* BEGIN *
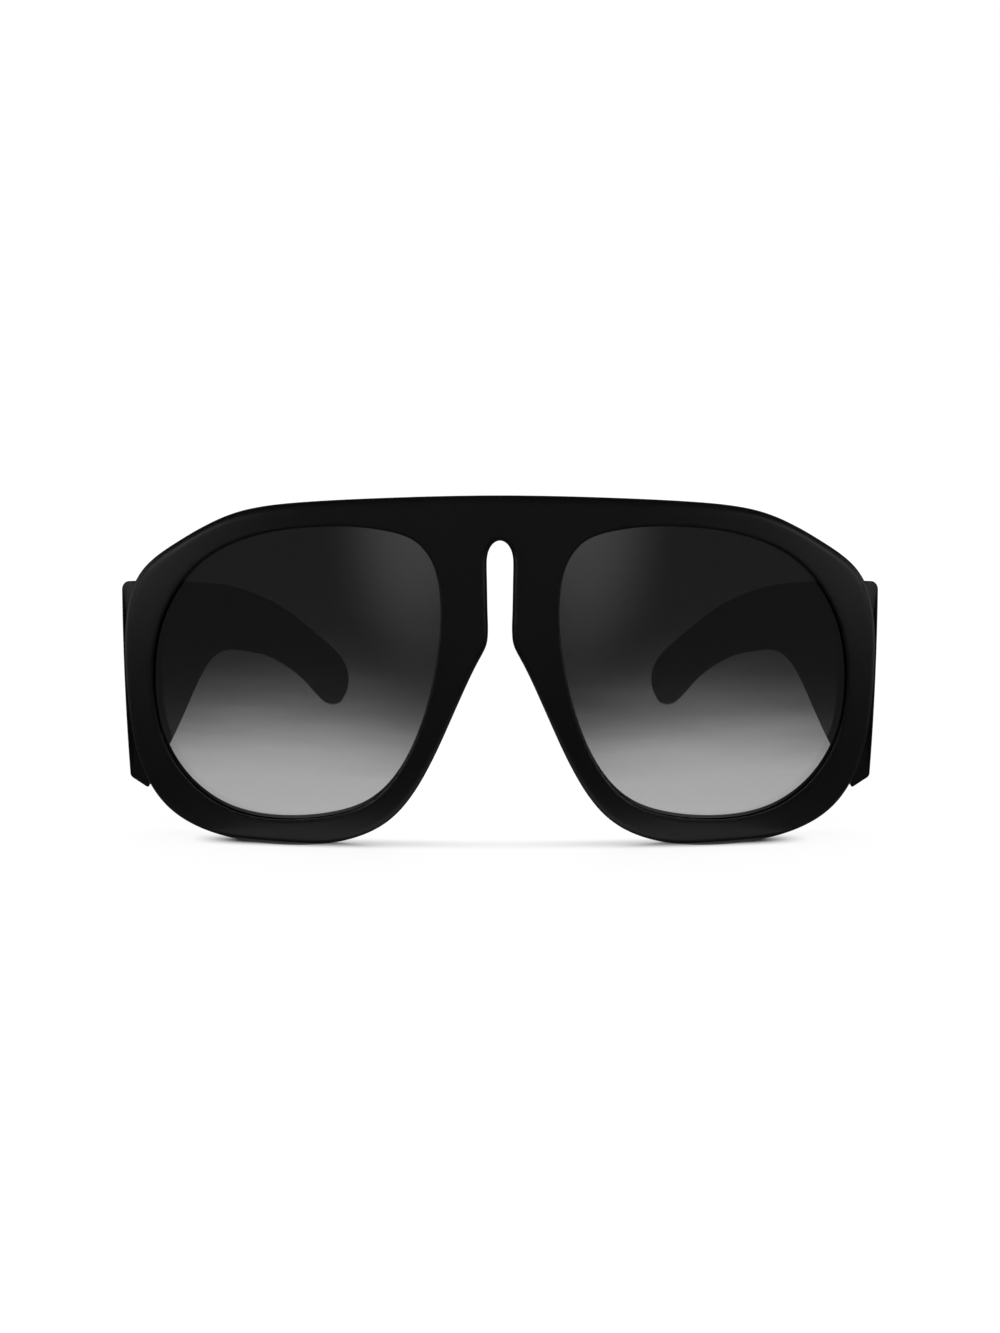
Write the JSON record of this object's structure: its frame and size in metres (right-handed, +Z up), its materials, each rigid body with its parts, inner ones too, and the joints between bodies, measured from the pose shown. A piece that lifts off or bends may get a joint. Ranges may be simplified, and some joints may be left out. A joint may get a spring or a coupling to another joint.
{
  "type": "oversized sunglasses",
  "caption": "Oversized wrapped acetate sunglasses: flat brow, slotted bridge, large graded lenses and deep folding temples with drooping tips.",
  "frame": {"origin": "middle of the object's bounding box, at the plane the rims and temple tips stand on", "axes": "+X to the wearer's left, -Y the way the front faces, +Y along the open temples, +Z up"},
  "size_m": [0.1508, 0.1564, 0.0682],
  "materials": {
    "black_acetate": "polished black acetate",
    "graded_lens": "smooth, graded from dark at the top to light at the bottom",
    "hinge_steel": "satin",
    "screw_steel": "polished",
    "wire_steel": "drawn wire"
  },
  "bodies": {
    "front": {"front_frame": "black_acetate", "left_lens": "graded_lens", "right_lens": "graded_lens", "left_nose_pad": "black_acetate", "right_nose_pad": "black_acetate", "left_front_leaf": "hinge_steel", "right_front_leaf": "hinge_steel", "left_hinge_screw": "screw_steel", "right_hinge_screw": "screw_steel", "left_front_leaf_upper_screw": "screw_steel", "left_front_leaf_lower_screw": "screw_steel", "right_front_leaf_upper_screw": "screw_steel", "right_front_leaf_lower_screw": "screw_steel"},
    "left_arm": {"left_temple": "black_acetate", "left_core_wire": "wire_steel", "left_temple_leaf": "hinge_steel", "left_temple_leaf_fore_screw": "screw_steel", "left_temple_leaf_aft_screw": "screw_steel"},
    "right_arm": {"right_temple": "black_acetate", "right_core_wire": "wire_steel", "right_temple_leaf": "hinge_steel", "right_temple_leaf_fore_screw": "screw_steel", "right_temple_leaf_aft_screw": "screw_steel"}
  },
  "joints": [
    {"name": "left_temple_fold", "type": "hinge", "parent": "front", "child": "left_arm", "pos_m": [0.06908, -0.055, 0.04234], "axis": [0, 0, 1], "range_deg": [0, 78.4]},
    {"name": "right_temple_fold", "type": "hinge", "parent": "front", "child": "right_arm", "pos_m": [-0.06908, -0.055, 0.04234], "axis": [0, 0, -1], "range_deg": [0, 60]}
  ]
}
* END *
[DESCRIPTION OF THE TASK]: Report each line of the material above where the word "materials" appears.

[COMPLETE ANSWER]:
Write the JSON record of this object's structure: its frame and size in metres (right-handed, +Z up), its materials, each rigid body with its parts, inner ones too, and the joints between bodies, measured from the pose shown. A piece that lifts off or bends may get a joint. Ranges may be simplified, and some joints may be left out. A joint may get a spring or a coupling to another joint.
  "materials": {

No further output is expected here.